本誌2014年11月号の特集「創造性vs.生産性」では、人の創造力を阻む「4つの恐れ」についてIDEOの創設者と共同経営者が詳述している。本記事では、4つの恐れを克服して小児患者を助けた、GEヘルスケアのMRI担当幹部の見事なエピソードを紹介する。


 あなたは何によって、創造力を刺激されるだろうか。GEヘルスケアのMRI(磁気共鳴断層撮影)装置担当幹部のダグ・ディーツにとって、それは幼い少女が泣いている姿だった。

 その日のことを、ディーツは鮮明に覚えている。病院を訪れ、自社の機械が稼働しているのを確認でき、最初は喜んでいた。MRIスキャナーの外見は美しく、動作にも問題はない。動かしている技師からの苦情もまったくなかった。そして部屋を去ろうとしたディーツは、1人の少女が怯えきって泣いているのを目にした。MRIスキャナーに入るのが怖くて、両親の手にしがみついている。少女が泣きやまないので、麻酔医が呼ばれた。

 病院では、おとなしく検査を受けてくれない子どもを鎮静剤で落ち着かせる処置が日常的に行われている――このことをディーツは初めて知り、衝撃を受けた。彼はこう回想する。「物体としての美しさ、新しい機能、自分たちの優れた能力――そんなことばかり考えていた私は、大局を見失っていたのです」。彼はその場で、小児患者のMRI体験を抜本的に改善しようと決意した。

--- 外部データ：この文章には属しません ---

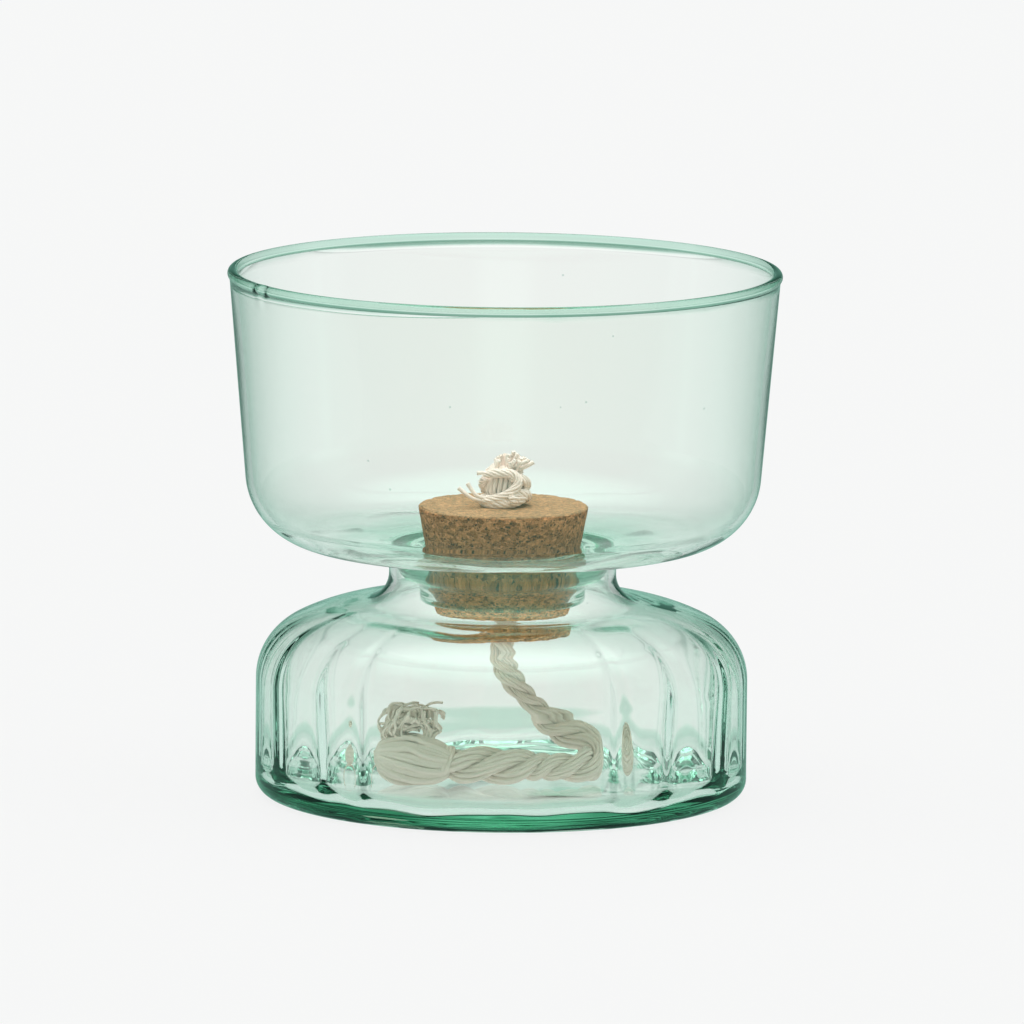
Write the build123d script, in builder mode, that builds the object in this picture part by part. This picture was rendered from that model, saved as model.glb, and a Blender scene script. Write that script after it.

 ディーツはまず、自分の考えをGEの上司に伝えた。すると、スタンフォード大学ハッソ・プラットナー・インスティテュート・オブ・デザイン(通称「dスクール」)で、顧客中心のイノベーションを教える講座に参加するよう勧められた。我々はそこでディーツと出会う(本記事執筆者の1人、デイビッド・ケリーはdスクールの創設者)。ディーツは自身の体験に突き動かされ、少人数のボランティア・チームを組み、子どもたちにとってMRIはどんな体験なのかを総合的に考察するのを助けてもらった。メンバーには、子ども向け博物館の幼児教育専門家や、地元の小児科病院のチャイルド・ライフ・スペシャリスト(入院している子どもとその保護者の心のケアに従事する米国の医療専門職)などがいた。